In the slums the only way to survive is to take menial low paid work, or become a hoodlum.
Both Rocket and Dice's older brothers are part of the terrible trio - notorious local hoodlums and robbers. Dice and Rocket are not friends though, merely acquainteneces in the same area
Rocket stays in school to study while L'il Dice joins his brother as a hood. We follow both as Rocket struggles
with relationships while Li'l Dice turns himself and his friend Bene (the coolest hood in the slums) into the most feared hoods.
L'il Ze (as he's now calling himself) decides to take over the local drug trade by killing off the dealers
and taking their territories. So he does and stops the robberies plaguing his area in the process, to further enhance his grip as "the boss"

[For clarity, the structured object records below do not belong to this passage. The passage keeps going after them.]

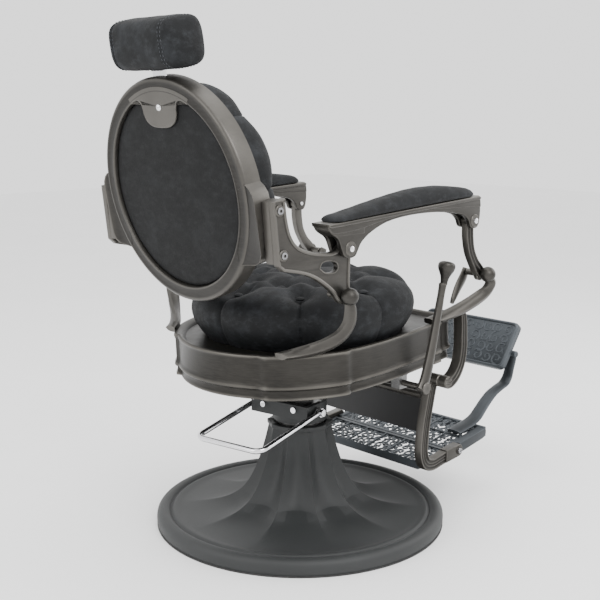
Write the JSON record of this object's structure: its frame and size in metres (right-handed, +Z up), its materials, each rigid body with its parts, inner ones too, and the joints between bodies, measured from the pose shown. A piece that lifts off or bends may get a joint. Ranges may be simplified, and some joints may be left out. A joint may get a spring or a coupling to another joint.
{
  "type": "hydraulic barber chair",
  "caption": "Hydraulic barber chair with a round tufted seat, reclining round back, sliding headrest, linked armrests, leg rest with folding foot step, foot pump and fluted pedestal.",
  "frame": {"origin": "centre of the pedestal's flat underside, on the floor, on the column's axis", "axes": "+Z up along the column; -Y is the way the sitter faces; the sitter's right hand is towards -X"},
  "size_m": [0.6999, 1.1489, 1.1793],
  "materials": {
    "base_paint": "matte dark grey powder coat",
    "antique_metal": "antique brushed gunmetal",
    "step_metal": "dark antique cast",
    "machined_steel": "machined",
    "chrome": "polished",
    "bronze": "turned",
    "rubber": "moulded",
    "leather": "nubuck",
    "rear_leather": "nubuck panel",
    "plywood": "plain"
  },
  "bodies": {
    "root": {"base_cover": "base_paint", "base_plate": "base_paint", "base_hub": "base_paint", "hub_screws": "machined_steel", "floor_ring": "rubber", "thrust_washer": "bronze", "hub_bush": "bronze"},
    "pump": {"pump_cylinder": "machined_steel", "pump_neck": "machined_steel", "gland_nut": "machined_steel", "pump_yoke": "machined_steel", "yoke_bolts": "chrome", "pedal_pins": "chrome", "oil_plug": "chrome"},
    "pedal": {"pump_pedal": "chrome"},
    "brake": {"brake_loop": "chrome"},
    "seat": {"seat_frame": "antique_metal", "seat_pan": "machined_steel", "seat_cushion": "leather", "seat_mount": "machined_steel", "lift_ram": "machined_steel", "ram_piston": "bronze", "rear_horns": "antique_metal", "rear_pivots": "antique_metal", "front_horns": "antique_metal", "front_scrolls": "antique_metal", "leg_pins": "chrome", "recline_lock": "machined_steel", "shaft_bearing": "machined_steel"},
    "back": {"back_frame": "antique_metal", "headrest_clamp": "machined_steel", "clamp_screw": "chrome", "back_panel": "rear_leather", "back_board": "plywood", "back_cushion": "leather", "back_bracket_right": "antique_metal", "back_bracket_left": "antique_metal", "bracket_screws": "chrome"},
    "head_post": {"headrest_post": "chrome"},
    "headrest": {"headrest_bracket": "machined_steel", "headrest_pad": "leather"},
    "armrest_right": {"armrest_beam_right": "antique_metal", "armrest_pins_right": "chrome", "armrest_pad_right": "leather"},
    "armrest_left": {"armrest_beam_left": "antique_metal", "armrest_pins_left": "chrome", "armrest_pad_left": "leather"},
    "link_right": {"front_link_right": "antique_metal"},
    "link_left": {"front_link_left": "antique_metal"},
    "leg_rest": {"leg_bars": "antique_metal", "fold_bolts": "chrome", "leg_crossbar": "machined_steel", "calf_board": "plywood", "calf_pad": "leather", "foot_grate": "step_metal"},
    "step": {"foot_step": "step_metal", "step_arms": "step_metal"},
    "foot_plate": {"foot_plate": "step_metal"},
    "lever": {"recline_shaft": "machined_steel", "recline_lever": "antique_metal"}
  },
  "joints": [
    {"name": "seat_swivel", "type": "hinge", "parent": "root", "child": "pump", "pos_m": [0, 0, 0.28], "axis": [0, 0, 1], "continuous": true},
    {"name": "seat_lift", "type": "slide", "parent": "pump", "child": "seat", "axis": [0, 0, 1], "range_m": [0, 0.15]},
    {"name": "pump_pedal_press", "type": "hinge", "parent": "pump", "child": "pedal", "pos_m": [-0.00834, 0.04727, 0.293], "axis": [-0.9848, -0.1736, 0], "range_deg": [0, 18], "stiffness_Nm_per_rad": 4, "springref_deg": -28.65},
    {"name": "brake_loop_lift", "type": "hinge", "parent": "pump", "child": "brake", "pos_m": [0.04045, 0.10461, 0.32], "axis": [0.1736, -0.9848, 0], "range_deg": [0, 25], "stiffness_Nm_per_rad": 0.3, "springref_deg": -28.65},
    {"name": "back_recline", "type": "hinge", "parent": "seat", "child": "back", "pos_m": [0, 0.155, 0.612], "axis": [-1, 0, 0], "range_deg": [0, 30]},
    {"name": "headrest_height", "type": "slide", "parent": "back", "child": "head_post", "axis": [0, 0.1736, 0.9848], "range_m": [0, 0.08]},
    {"name": "headrest_tilt", "type": "hinge", "parent": "head_post", "child": "headrest", "pos_m": [0, 0.39596, 1.07605], "axis": [-1, 0, 0], "range_deg": [-20, 20]},
    {"name": "armrest_right_hinge", "type": "hinge", "parent": "back", "child": "armrest_right", "pos_m": [0, 0.152, 0.711], "axis": [-1, 0, 0], "range_deg": [-34, 0]},
    {"name": "front_link_right_hinge", "type": "hinge", "parent": "seat", "child": "link_right", "pos_m": [0, -0.314, 0.606], "axis": [-1, 0, 0], "range_deg": [0, 24.5]},
    {"name": "armrest_left_hinge", "type": "hinge", "parent": "back", "child": "armrest_left", "pos_m": [0, 0.152, 0.711], "axis": [-1, 0, 0], "range_deg": [-34, 0]},
    {"name": "front_link_left_hinge", "type": "hinge", "parent": "seat", "child": "link_left", "pos_m": [0, -0.314, 0.606], "axis": [-1, 0, 0], "range_deg": [0, 24.5]},
    {"name": "leg_rest_raise", "type": "hinge", "parent": "seat", "child": "leg_rest", "pos_m": [0, -0.245, 0.345], "axis": [-1, 0, 0], "range_deg": [0, 46]},
    {"name": "foot_step_fold", "type": "hinge", "parent": "leg_rest", "child": "step", "pos_m": [0, -0.345, 0.142], "axis": [-1, 0, 0], "range_deg": [0, 40]},
    {"name": "foot_plate_tilt", "type": "hinge", "parent": "step", "child": "foot_plate", "pos_m": [0, -0.652, 0.33], "axis": [-1, 0, 0], "range_deg": [-12, 12]},
    {"name": "recline_lever_pull", "type": "hinge", "parent": "seat", "child": "lever", "pos_m": [0, -0.118, 0.362], "axis": [-1, 0, 0], "range_deg": [0, 15], "stiffness_Nm_per_rad": 5, "springref_deg": -14.32}
  ],
  "couplings": [
    {"joint": "armrest_right_hinge", "follows": "back_recline", "ratio": -1.1},
    {"joint": "armrest_left_hinge", "follows": "back_recline", "ratio": -1.1},
    {"joint": "front_link_right_hinge", "follows": "back_recline", "ratio": 0.794},
    {"joint": "front_link_left_hinge", "follows": "back_recline", "ratio": 0.794},
    {"joint": "leg_rest_raise", "follows": "back_recline", "ratio": 1.5}
  ]
}
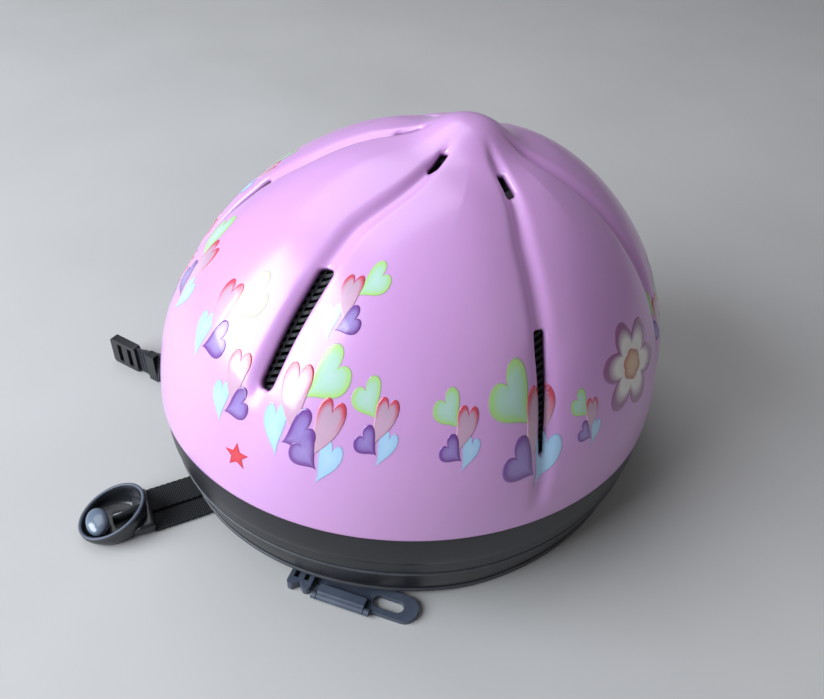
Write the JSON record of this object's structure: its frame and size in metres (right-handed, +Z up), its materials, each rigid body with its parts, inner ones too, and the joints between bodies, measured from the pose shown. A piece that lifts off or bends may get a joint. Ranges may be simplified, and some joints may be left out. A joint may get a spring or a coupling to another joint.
{
  "type": "equestrian riding helmet",
  "caption": "Child's riding helmet: glossy ribbed dome with vents over a black rim band, foam liner, comfort pads, and chin harness with divider locks and buckle.",
  "frame": {"origin": "on the ground, under the middle of the rim's bounding box", "axes": "+Z up through the crown, -Y forwards as the wearer faces, +X the wearer's left"},
  "size_m": [0.2434, 0.314, 0.1879],
  "materials": {
    "shell_pink": "glossy moulded ABS, printed",
    "band_black": "satin",
    "trim_rubber": "satin",
    "eps_foam": "black expanded foam",
    "mesh_black": "fine net",
    "pad_fabric": "brushed knit",
    "webbing_black": "ribbed weave",
    "hardware_plastic": "satin moulded nylon",
    "buckle_plastic": "semi-gloss acetal",
    "button_gloss": "polished"
  },
  "bodies": {
    "helmet": {"outer_shell": "shell_pink", "rim_band": "band_black", "edge_trim": "trim_rubber", "eps_liner": "eps_foam", "front_vent_mesh": "mesh_black", "side_vent_mesh": "mesh_black", "brow_pad": "pad_fabric", "nape_pad": "pad_fabric", "side_pad_left": "pad_fabric", "side_pad_right": "pad_fabric", "crown_pad": "pad_fabric", "strap_anchors": "hardware_plastic", "front_strap_left": "webbing_black", "front_strap_right": "webbing_black", "rear_strap_left": "webbing_black", "rear_strap_right": "webbing_black", "chin_strap_inner_left": "webbing_black", "chin_strap_inner_right": "webbing_black", "divider_left": "hardware_plastic", "divider_right": "hardware_plastic", "slide_clip_left": "hardware_plastic", "slide_clip_right": "hardware_plastic"},
    "lock_left": {"lock_flap_left": "hardware_plastic"},
    "lock_right": {"lock_flap_right": "hardware_plastic"},
    "chin_left": {"chin_strap_left": "webbing_black", "buckle_socket": "buckle_plastic"},
    "button": {"release_button": "button_gloss"},
    "chin_right": {"chin_strap_right": "webbing_black", "buckle_tongue": "buckle_plastic"},
    "keeper": {"strap_keeper": "buckle_plastic"}
  },
  "joints": [
    {"name": "lock_flap_left_open", "type": "hinge", "parent": "helmet", "child": "lock_left", "pos_m": [0.09016, -0.08026, 0.0023], "axis": [0.7071, 0.7071, 0], "range_deg": [0, 90]},
    {"name": "lock_flap_right_open", "type": "hinge", "parent": "helmet", "child": "lock_right", "pos_m": [-0.09016, -0.08026, 0.0023], "axis": [0.7071, -0.7071, 0], "range_deg": [0, 90]},
    {"name": "chin_strap_left_lift", "type": "hinge", "parent": "helmet", "child": "chin_left", "pos_m": [0, -0.1279, 0.0039], "axis": [-1, 0, 0], "range_deg": [0, 50]},
    {"name": "release_button_press", "type": "slide", "parent": "chin_left", "child": "button", "axis": [0, 0, -1], "range_m": [0, 0.002], "stiffness_N_per_m": 400},
    {"name": "chin_strap_right_lift", "type": "hinge", "parent": "helmet", "child": "chin_right", "pos_m": [-0.07617, -0.10711, 0.0012], "axis": [-0.5446, 0.8387, 0], "range_deg": [0, 40]},
    {"name": "strap_keeper_slide", "type": "slide", "parent": "chin_right", "child": "keeper", "axis": [-0.8387, -0.5446, 0], "range_m": [-0.006, 0.007]}
  ]
}
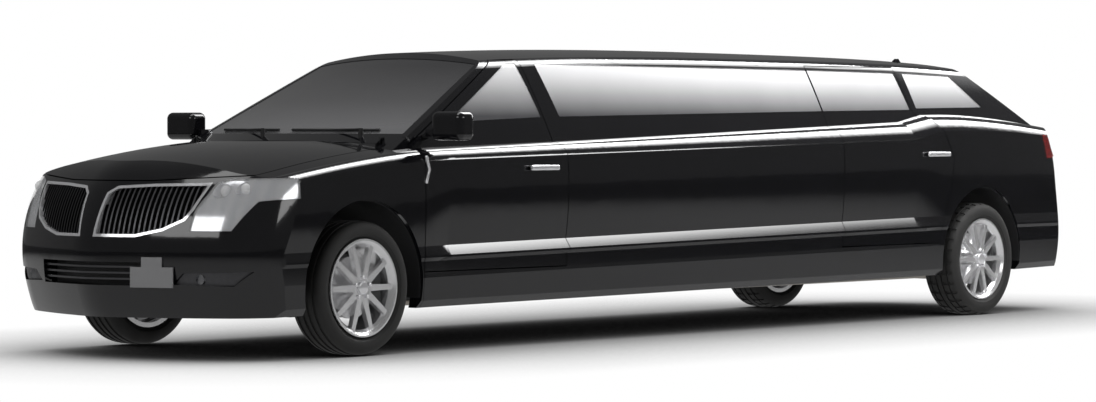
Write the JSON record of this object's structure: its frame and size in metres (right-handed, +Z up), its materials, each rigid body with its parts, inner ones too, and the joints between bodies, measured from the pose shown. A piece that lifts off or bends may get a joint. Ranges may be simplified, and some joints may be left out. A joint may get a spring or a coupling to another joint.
{
  "type": "stretch limousine",
  "caption": "Black stretch limousine on a crossover body, with opening doors, hood and liftgate, and steered front wheels.",
  "frame": {"origin": "on the ground under the middle of the vehicle's length and width", "axes": "+Z up, +Y towards the rear, +X towards the vehicle's left side"},
  "size_m": [2.29, 8.4534, 1.7131],
  "materials": {
    "paint": "high gloss black",
    "glass": "dark tinted",
    "lens": "clear",
    "red_lens": "red, clear",
    "chrome": "polished",
    "alloy": "polished",
    "tyre": "matte",
    "plastic": "black, fine grain",
    "steel": "coated",
    "leather": "black",
    "trim": "soft touch",
    "exhaust_steel": "heat dulled",
    "plate": "blank",
    "dark_metal": "dark, fine"
  },
  "bodies": {
    "body": {"bar_console": "trim", "body_side_left": "paint", "body_side_right": "paint", "cowl": "plastic", "dashboard": "trim", "drive_shaft": "steel", "engine": "steel", "exhaust": "exhaust_steel", "fixed_side_glass": "glass", "floor_pan": "steel", "fog_lamps": "chrome", "frame_rails": "steel", "front_bumper": "paint", "front_fender_left": "paint", "front_fender_right": "paint", "front_plate": "plate", "front_seats": "leather", "front_structure": "steel", "front_suspension": "steel", "grille": "chrome", "grille_mesh": "dark_metal", "headlamp_lenses": "lens", "headlamps": "chrome", "intake_mesh": "dark_metal", "lounge_seats": "leather", "partition": "trim", "rear_bumper": "paint", "rear_suspension": "steel", "roof": "paint", "steering_wheel": "trim", "tail_lamps": "red_lens", "wheelhouse_liners": "plastic", "windshield": "glass", "wipers": "plastic"},
    "hood": {"hood": "paint"},
    "liftgate": {"liftgate": "paint", "liftgate_glass": "glass", "gate_lamp": "red_lens"},
    "door_front_left": {"door_front_left": "paint", "door_glass_front_left": "glass", "mirror_left": "paint"},
    "door_rear_left": {"door_rear_left": "paint", "door_glass_rear_left": "glass"},
    "knuckle_left": {"knuckle_left": "steel"},
    "wheel_front_left": {"wheel_front_left": "alloy", "tyre_front_left": "tyre"},
    "wheel_rear_left": {"wheel_rear_left": "alloy", "tyre_rear_left": "tyre"},
    "door_front_right": {"door_front_right": "paint", "door_glass_front_right": "glass", "mirror_right": "paint"},
    "door_rear_right": {"door_rear_right": "paint", "door_glass_rear_right": "glass"},
    "knuckle_right": {"knuckle_right": "steel"},
    "wheel_front_right": {"wheel_front_right": "alloy", "tyre_front_right": "tyre"},
    "wheel_rear_right": {"wheel_rear_right": "alloy", "tyre_rear_right": "tyre"}
  },
  "joints": [
    {"name": "hood_hinge", "type": "hinge", "parent": "body", "child": "hood", "pos_m": [0, -2.677, 1.172], "axis": [-1, 0, 0], "range_deg": [0, 50]},
    {"name": "liftgate_hinge", "type": "hinge", "parent": "body", "child": "liftgate", "pos_m": [0, 3.062, 1.692], "axis": [1, 0, 0], "range_deg": [0, 75]},
    {"name": "door_front_left_hinge", "type": "hinge", "parent": "body", "child": "door_front_left", "pos_m": [0.968, -2.572, 0.9], "axis": [0, 0, -1], "range_deg": [0, 65]},
    {"name": "door_rear_left_hinge", "type": "hinge", "parent": "body", "child": "door_rear_left", "pos_m": [0.968, 1.395, 0.9], "axis": [0, 0, -1], "range_deg": [0, 65]},
    {"name": "steer_left", "type": "hinge", "parent": "body", "child": "knuckle_left", "pos_m": [0.78, -3.055, 0.37], "axis": [0, 0, 1], "range_deg": [-35, 35]},
    {"name": "wheel_front_left_spin", "type": "hinge", "parent": "knuckle_left", "child": "wheel_front_left", "pos_m": [0.826, -3.055, 0.37], "axis": [1, 0, 0], "continuous": true},
    {"name": "wheel_rear_left_spin", "type": "hinge", "parent": "body", "child": "wheel_rear_left", "pos_m": [0.826, 2.988, 0.37], "axis": [1, 0, 0], "continuous": true},
    {"name": "door_front_right_hinge", "type": "hinge", "parent": "body", "child": "door_front_right", "pos_m": [-0.968, -2.572, 0.9], "axis": [0, 0, 1], "range_deg": [0, 65]},
    {"name": "door_rear_right_hinge", "type": "hinge", "parent": "body", "child": "door_rear_right", "pos_m": [-0.968, 1.395, 0.9], "axis": [0, 0, 1], "range_deg": [0, 65]},
    {"name": "steer_right", "type": "hinge", "parent": "body", "child": "knuckle_right", "pos_m": [-0.78, -3.055, 0.37], "axis": [0, 0, 1], "range_deg": [-35, 35]},
    {"name": "wheel_front_right_spin", "type": "hinge", "parent": "knuckle_right", "child": "wheel_front_right", "pos_m": [-0.826, -3.055, 0.37], "axis": [1, 0, 0], "continuous": true},
    {"name": "wheel_rear_right_spin", "type": "hinge", "parent": "body", "child": "wheel_rear_right", "pos_m": [-0.826, 2.988, 0.37], "axis": [1, 0, 0], "continuous": true}
  ],
  "couplings": [
    {"joint": "steer_right", "follows": "steer_left", "ratio": 1}
  ]
}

Meanwhile Rocket dreams of being a photographer having the only camera amoung his group of friends. he starts work at a local
newspaper as an errand boy and works himself up. Chance brings them into contact later when Ze, desperate for
publicity to publicise his name in a war with another dealer gets Rocket to take his picture this catapults Ze to the limelight he desires and unwittingly gets Rocket his first real start as a photographer.
Naturally violence is never far away and the film is as much about how the very poor survive and the police corruption rife in Brazil and how this touches the lives of all good and bad.